David Cameron should focus his Big Society agenda on how it can be used to reduce the incidence of abuse and neglect, according to research commissioned by Action for Children.
The report, carried out by the influential thinktank Respublica, said the Big Society needed to ask “can the community itself, and the people living within it, take more ownership of the task of keeping local children safe, reaching out to and caring for isolated and marginalised families?”.
It suggested that the first line of defence against abuse and neglect – “namely early and ongoing care and support to prevent the accumulation of risks to children” – was a community that “looks out for children and families”, recognised family distress and responded “in an attitude of good neighbourliness”. The report presents a vision of reciprocal arrangements where the onus is not only on receiving support but on giving it.
It said such a move required social capital (existing resources and social structures within communities), to play a role in the prevention of neglectful parenting and domestic violence.
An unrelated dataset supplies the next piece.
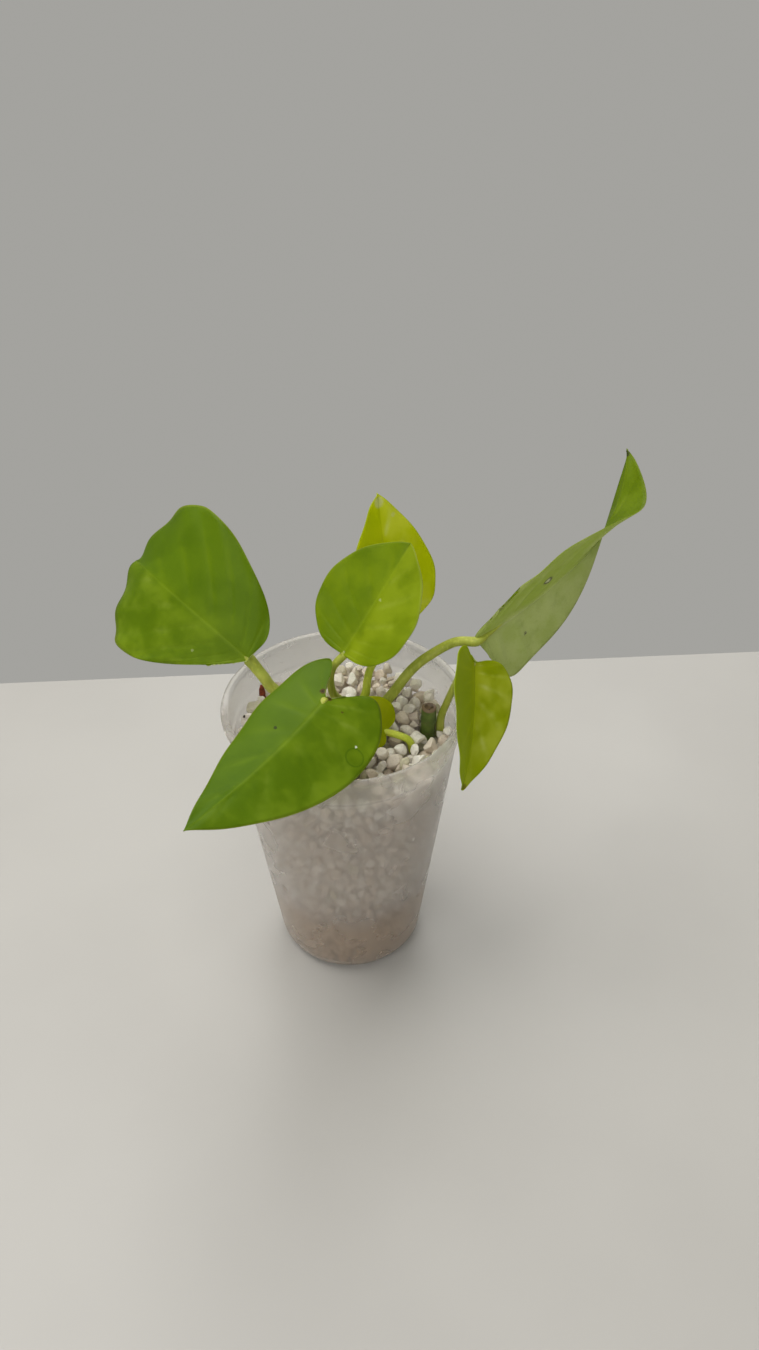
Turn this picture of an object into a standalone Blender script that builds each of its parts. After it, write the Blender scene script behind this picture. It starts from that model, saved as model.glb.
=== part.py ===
"""Young pothos cutting growing in pumice gravel in a tapered plastic cup.

Metres, +Z up. The origin is the centre of the cup's flat underside, so the cup stands
on the plane z = 0. Run with: blender --background --python part.py
"""
import math

import bmesh
import bpy
import numpy as np
from mathutils import Matrix, Vector, noise

# ---- Driving dimensions -------------------------------------------------------------

CUP_HEIGHT = 0.101
RIM_RADIUS = 0.0375          # over the rolled rim
BASE_RADIUS = 0.0242         # where the wall's line meets the underside
CUP_WALL = 0.0008
ROLL_EXTRA = 0.0004
BEAD_RADIUS = CUP_WALL + ROLL_EXTRA    # the rolled rim's own round section
CORNER_RADIUS = 0.006        # between the underside and the wall
STEP_BELOW_RIM = 0.011       # the stacking step in the wall
STEP_DEPTH = 0.0004

HEADSPACE = 0.0135           # from the gravel fill's top up to the rim
FIT_GAP = 0.0003             # between pieces that touch

GRAIN_SIZE = 0.0052          # a loose grain's mean width
GRAIN_BREADTH = 0.84         # of its width
GRAIN_FLATNESS = 0.72        # of its width
GRAIN_BUMPS = 0.22           # how far its surface wanders, as a share of its radius
GRAIN_COUNT = 16
GRAIN_PATTERN = 70           # places in the pattern that the loose grains are chosen from
GRAIN_CLEARANCE = 0.0012     # from a loose grain to stems, wall and other grains

STEM_RADIUS = 0.0029
STEM_BELOW = 0.032           # how deep the stem stands in the gravel
STEM_ABOVE = 0.0075
STUB_RADIUS = 0.0023
STUB_BELOW = 0.014
STUB_ABOVE = 0.0085

BARK_WIDTH = 0.0034
BARK_THICKNESS = 0.0014
BARK_HEIGHT = 0.0058

LEAF_THICKNESS = 0.0005
LEAF_ROWS = 16               # faces along a blade
LEAF_COLUMNS = 8             # faces across a blade
BLADE_GAP = 0.0020           # from a petiole's end to its blade's base

GRAVEL_TOP = CUP_HEIGHT - HEADSPACE

# ---- Colours ------------------------------------------------------------------------

CUP_COLOUR = (0.80, 0.78, 0.75, 0.45)
PUMICE_COLOUR = (0.62, 0.56, 0.50, 1.0)
LEAF_COLOUR = (0.16, 0.29, 0.01, 1.0)
YOUNG_LEAF_COLOUR = (0.32, 0.40, 0.02, 1.0)
PETIOLE_COLOUR = (0.25, 0.30, 0.04, 1.0)
STEM_COLOUR = (0.12, 0.16, 0.03, 1.0)
BARK_COLOUR = (0.20, 0.03, 0.01, 1.0)

# ---- The leaves ---------------------------------------------------------------------
# attach: bearing (degrees, 0 = +X), distance from the cup's axis, height.
# heading, rise, roll: the blade's direction at its base, in degrees.
# half_widths, lobes and spread: left and right, seen from the base, upper side up.
# spread: above 1 moves the widest place towards the base. point: low is long-tipped.
# droop, sway, twist: how far the midrib turns along its length, in degrees.
# late: 0 spreads the droop evenly, 1 keeps it for the tip.
# fold, cup: how the halves rise at the midrib and on towards the margin, in degrees.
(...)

Religious affiliation and social support for mothers were cited as factors that could reduce the risk of abuse and neglect to two to five year olds.
The authors pointed out that social capital did not necessarily need financial investment but simply required existing services to take a different approach.
“Family services can organise activities and the management of activities in ways that enhance the interaction and participation of families,” the authors said. “Services can go further and adopt the principle of ‘co-production’, where users become partners, where the service facilitates rather than fixes, and where everyone gives and receives.” The report cited the example of time banks where people can use any time spent volunteering as a “credit” to gain services in return.
Dame Clare Tickell, chief executive of Action for Children, said: “The Big Society agenda must have the next generation at its heart if it is to have a future. It is essential that solutions for children, young people and families are part of wider and serious attempts to rebuild communities, and create social capital for people who might otherwise live isolated and vulnerable lives.”